Extract from the entries below, exactly as given, only the lines from the line containing "Write the FreeCAD" to the line containing "# the middle", both lines included.

Input for this task:
☆ ☆ ☆ ☆ ☆ ☆ ☆

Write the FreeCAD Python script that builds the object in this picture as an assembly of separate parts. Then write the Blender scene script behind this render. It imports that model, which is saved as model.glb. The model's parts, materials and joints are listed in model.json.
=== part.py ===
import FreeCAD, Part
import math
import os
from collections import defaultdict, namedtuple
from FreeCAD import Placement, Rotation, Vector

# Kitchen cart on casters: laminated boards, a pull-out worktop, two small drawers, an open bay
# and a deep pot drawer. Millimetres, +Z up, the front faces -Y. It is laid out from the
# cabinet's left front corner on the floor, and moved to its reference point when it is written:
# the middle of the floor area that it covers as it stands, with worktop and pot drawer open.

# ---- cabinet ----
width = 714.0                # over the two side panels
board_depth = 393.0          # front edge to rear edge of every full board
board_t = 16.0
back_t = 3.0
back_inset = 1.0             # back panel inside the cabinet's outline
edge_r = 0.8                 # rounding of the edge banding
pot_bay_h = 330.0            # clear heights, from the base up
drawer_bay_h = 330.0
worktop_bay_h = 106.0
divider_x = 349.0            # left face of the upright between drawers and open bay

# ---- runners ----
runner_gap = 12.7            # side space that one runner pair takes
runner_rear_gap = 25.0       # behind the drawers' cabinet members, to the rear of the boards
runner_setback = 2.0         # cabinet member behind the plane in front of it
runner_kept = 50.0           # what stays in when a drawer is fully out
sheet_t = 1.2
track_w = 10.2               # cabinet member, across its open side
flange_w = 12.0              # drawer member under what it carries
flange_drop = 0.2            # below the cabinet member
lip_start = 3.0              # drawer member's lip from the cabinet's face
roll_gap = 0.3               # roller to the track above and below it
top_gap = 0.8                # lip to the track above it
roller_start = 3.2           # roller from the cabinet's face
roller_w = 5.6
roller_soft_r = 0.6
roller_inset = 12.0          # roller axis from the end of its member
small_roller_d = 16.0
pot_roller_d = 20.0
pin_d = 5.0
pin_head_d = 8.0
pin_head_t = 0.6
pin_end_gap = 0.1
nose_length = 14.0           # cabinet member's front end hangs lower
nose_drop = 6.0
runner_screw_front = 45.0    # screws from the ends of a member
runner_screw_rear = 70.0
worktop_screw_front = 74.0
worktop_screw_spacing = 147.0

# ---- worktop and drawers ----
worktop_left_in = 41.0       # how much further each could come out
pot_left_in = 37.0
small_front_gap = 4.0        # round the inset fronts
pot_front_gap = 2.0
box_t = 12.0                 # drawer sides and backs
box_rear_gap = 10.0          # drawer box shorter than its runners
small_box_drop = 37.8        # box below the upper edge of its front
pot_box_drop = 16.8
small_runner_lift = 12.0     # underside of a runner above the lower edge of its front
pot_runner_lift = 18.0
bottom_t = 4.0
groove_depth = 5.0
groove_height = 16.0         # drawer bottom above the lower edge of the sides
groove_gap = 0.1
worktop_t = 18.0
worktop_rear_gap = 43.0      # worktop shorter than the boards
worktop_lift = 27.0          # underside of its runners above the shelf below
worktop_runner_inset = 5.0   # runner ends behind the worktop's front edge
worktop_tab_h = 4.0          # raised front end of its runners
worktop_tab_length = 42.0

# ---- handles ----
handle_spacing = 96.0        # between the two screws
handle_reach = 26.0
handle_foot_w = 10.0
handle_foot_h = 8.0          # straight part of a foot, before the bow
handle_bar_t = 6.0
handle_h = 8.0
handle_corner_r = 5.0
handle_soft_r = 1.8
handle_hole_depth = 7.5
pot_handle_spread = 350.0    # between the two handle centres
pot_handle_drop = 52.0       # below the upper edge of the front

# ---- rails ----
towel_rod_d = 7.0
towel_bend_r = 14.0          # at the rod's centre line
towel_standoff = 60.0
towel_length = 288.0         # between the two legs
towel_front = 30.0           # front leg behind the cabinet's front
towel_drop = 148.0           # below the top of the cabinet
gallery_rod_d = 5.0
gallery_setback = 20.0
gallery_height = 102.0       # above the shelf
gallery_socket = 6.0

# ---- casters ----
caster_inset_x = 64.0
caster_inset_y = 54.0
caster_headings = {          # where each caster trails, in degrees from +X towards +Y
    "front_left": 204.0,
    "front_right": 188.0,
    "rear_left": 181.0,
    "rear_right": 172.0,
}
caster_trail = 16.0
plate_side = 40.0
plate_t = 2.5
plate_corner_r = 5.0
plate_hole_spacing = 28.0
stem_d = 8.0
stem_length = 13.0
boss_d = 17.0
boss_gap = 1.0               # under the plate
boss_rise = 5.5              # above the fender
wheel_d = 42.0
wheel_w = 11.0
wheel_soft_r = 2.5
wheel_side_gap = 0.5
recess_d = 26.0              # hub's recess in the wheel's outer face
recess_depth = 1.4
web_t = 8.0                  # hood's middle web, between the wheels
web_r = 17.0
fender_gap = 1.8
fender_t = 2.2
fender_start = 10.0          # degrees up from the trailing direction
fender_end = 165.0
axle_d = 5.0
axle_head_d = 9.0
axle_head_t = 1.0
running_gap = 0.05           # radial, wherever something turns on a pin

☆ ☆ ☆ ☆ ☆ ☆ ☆

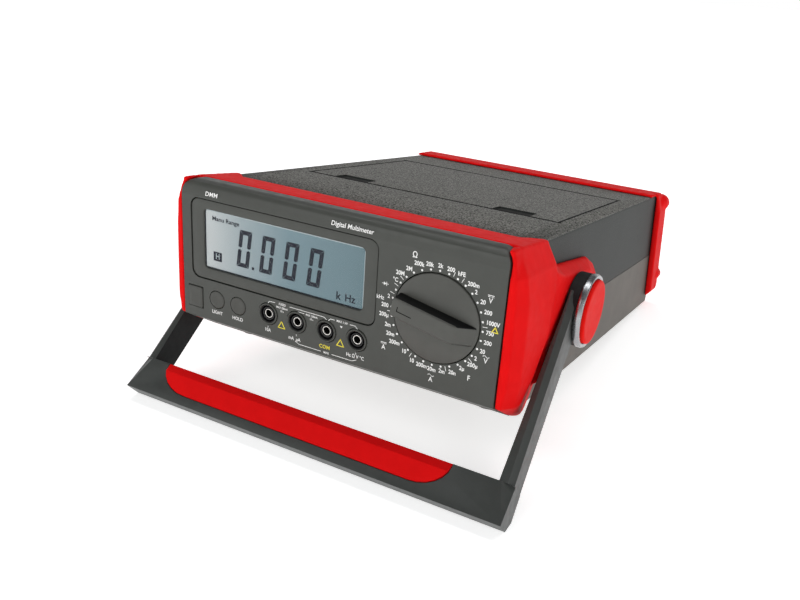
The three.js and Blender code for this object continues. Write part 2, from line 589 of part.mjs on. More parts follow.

☆ ☆ ☆ ☆ ☆ ☆ ☆

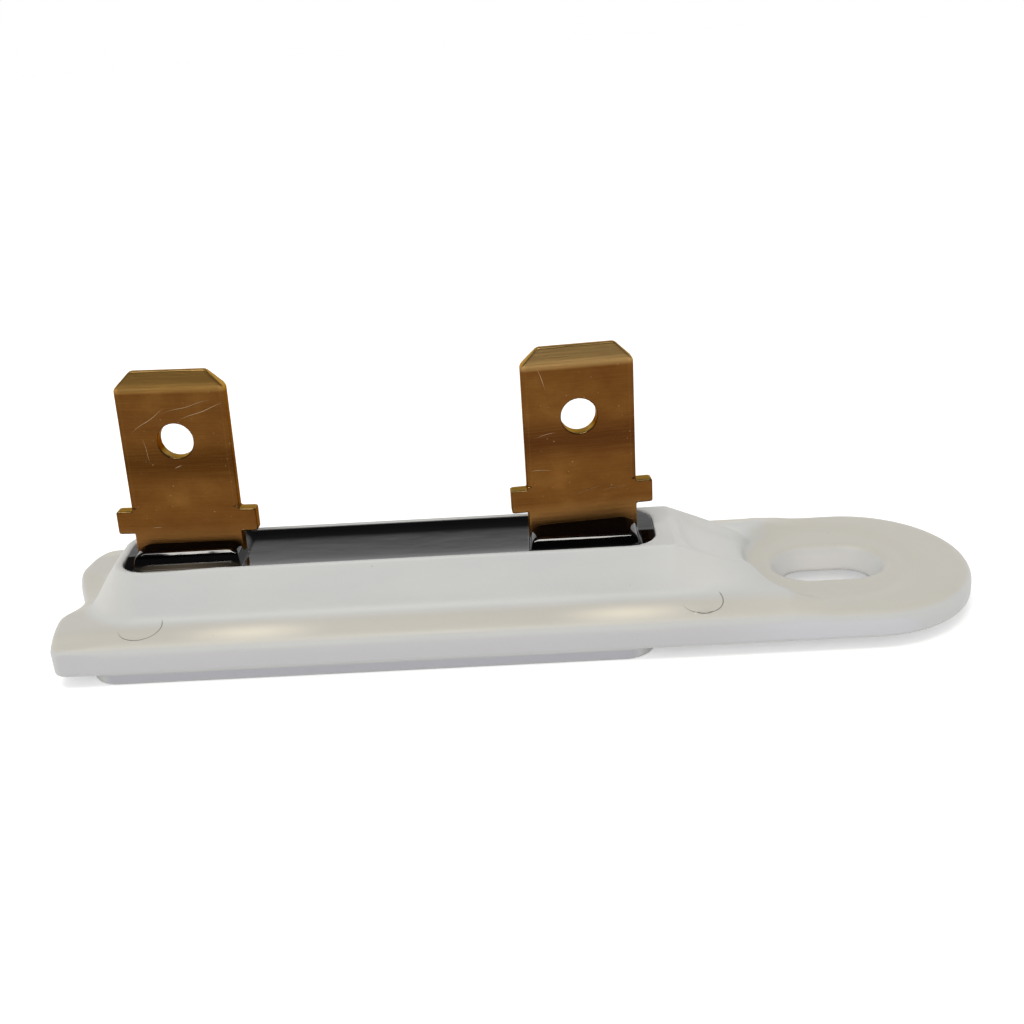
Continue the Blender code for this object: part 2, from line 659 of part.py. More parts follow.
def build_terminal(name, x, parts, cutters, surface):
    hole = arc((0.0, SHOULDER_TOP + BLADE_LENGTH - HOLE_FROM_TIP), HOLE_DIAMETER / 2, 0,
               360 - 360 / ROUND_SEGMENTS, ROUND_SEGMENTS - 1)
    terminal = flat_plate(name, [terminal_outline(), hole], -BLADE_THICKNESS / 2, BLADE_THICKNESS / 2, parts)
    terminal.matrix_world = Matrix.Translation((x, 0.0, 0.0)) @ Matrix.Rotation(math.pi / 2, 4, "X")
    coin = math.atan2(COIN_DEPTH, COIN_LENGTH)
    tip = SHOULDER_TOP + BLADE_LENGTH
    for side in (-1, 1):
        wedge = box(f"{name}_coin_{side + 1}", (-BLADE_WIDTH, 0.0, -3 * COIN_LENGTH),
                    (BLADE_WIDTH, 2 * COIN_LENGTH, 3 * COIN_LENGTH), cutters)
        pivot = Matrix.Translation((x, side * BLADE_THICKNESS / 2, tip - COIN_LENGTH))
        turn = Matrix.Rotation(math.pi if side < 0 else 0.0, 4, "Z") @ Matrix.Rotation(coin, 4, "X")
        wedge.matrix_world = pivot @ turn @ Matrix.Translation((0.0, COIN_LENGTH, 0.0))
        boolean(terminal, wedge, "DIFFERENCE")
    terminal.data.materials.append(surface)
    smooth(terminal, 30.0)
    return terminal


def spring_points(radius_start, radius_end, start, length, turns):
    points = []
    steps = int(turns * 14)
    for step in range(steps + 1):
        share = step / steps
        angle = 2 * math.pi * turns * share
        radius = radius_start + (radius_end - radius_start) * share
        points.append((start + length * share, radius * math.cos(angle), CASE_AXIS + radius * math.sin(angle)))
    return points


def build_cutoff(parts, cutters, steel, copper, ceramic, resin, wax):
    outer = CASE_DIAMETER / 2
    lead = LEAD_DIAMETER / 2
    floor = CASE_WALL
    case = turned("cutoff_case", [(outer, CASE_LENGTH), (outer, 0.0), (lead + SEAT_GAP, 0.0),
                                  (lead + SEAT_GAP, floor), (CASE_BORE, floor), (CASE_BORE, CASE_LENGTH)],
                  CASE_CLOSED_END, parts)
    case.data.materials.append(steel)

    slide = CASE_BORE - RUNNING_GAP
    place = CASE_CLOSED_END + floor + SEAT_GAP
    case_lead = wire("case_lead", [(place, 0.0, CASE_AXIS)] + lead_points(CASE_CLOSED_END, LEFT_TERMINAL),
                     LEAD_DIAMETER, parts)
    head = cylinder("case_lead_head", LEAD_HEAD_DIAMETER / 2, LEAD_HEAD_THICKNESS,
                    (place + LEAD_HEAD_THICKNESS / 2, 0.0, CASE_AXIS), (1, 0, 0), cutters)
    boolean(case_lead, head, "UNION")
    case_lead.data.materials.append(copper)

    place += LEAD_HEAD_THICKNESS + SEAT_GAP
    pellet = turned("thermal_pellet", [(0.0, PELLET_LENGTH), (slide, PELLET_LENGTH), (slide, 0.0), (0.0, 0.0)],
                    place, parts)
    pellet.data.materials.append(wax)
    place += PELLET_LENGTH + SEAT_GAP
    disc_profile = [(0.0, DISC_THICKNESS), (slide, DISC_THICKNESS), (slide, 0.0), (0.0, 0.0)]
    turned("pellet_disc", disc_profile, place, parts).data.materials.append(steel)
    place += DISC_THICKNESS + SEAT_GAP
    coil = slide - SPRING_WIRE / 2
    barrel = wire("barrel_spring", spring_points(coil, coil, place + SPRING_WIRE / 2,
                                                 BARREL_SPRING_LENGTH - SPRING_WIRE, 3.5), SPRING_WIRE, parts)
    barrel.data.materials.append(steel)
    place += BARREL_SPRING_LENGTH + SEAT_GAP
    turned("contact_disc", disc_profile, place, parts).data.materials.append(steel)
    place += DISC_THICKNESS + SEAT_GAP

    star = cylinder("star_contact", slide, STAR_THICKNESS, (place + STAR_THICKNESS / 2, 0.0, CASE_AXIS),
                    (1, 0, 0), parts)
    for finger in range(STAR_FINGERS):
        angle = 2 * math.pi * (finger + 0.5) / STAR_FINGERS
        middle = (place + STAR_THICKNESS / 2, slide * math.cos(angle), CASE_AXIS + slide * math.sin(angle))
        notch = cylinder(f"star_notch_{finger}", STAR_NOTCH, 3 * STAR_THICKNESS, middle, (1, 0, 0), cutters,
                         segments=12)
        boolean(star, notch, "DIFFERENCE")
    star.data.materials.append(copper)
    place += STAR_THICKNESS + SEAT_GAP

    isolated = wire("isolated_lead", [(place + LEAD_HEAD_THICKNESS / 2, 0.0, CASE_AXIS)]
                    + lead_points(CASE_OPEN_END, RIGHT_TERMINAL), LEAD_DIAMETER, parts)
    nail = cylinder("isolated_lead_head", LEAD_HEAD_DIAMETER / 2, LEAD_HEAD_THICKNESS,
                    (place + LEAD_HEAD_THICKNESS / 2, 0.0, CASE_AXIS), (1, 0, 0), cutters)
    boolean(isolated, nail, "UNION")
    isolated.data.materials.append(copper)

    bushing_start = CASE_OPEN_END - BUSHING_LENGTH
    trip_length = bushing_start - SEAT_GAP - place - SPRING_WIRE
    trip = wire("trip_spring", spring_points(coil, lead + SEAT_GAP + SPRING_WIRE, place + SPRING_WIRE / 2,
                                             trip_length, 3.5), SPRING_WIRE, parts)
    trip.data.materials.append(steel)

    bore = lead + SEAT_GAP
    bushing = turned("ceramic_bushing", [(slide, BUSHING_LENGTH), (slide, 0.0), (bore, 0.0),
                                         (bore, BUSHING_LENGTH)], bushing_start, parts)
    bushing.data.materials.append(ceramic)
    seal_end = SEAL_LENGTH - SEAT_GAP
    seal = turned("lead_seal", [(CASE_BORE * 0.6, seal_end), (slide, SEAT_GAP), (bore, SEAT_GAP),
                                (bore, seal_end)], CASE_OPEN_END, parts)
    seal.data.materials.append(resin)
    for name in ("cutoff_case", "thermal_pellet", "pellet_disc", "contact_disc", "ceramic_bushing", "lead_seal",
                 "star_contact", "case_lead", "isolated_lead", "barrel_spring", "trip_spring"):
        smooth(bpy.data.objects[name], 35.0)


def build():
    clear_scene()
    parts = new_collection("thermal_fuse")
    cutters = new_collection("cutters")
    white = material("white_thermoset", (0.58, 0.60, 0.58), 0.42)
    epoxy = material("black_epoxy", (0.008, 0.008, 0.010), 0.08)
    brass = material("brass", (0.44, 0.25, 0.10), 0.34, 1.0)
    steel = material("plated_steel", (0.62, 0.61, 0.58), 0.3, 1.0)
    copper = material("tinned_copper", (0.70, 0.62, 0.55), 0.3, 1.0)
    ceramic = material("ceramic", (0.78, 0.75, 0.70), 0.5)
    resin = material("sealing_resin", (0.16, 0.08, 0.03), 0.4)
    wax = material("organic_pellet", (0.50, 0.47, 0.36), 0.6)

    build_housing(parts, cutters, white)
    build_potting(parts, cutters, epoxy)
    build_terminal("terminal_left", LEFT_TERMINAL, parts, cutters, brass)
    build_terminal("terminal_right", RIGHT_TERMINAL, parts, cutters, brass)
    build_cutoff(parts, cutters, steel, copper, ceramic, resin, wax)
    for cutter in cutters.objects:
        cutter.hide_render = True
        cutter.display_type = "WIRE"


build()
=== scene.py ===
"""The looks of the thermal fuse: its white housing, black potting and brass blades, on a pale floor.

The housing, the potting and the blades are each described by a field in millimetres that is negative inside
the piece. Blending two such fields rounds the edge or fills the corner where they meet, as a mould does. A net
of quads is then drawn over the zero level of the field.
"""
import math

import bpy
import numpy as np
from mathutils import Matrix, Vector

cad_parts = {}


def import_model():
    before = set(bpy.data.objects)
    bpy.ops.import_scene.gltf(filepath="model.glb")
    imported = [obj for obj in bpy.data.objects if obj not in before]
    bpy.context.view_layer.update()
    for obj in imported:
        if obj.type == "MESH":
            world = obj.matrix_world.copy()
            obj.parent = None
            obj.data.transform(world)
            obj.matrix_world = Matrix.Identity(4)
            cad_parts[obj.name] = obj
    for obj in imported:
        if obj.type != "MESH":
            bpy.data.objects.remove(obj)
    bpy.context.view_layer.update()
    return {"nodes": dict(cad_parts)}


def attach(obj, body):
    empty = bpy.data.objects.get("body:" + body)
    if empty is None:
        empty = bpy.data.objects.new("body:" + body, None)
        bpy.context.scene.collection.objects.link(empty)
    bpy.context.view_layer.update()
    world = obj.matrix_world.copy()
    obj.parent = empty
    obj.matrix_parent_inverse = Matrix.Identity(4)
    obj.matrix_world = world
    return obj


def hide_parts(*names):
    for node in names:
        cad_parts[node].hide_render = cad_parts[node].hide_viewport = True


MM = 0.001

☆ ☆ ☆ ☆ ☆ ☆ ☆

Solution:
Write the FreeCAD Python script that builds the object in this picture as an assembly of separate parts. Then write the Blender scene script behind this render. It imports that model, which is saved as model.glb. The model's parts, materials and joints are listed in model.json.
=== part.py ===
import FreeCAD, Part
import math
import os
from collections import defaultdict, namedtuple
from FreeCAD import Placement, Rotation, Vector

# Kitchen cart on casters: laminated boards, a pull-out worktop, two small drawers, an open bay
# and a deep pot drawer. Millimetres, +Z up, the front faces -Y. It is laid out from the
# cabinet's left front corner on the floor, and moved to its reference point when it is written:
# the middle of the floor area that it covers as it stands, with worktop and pot drawer open.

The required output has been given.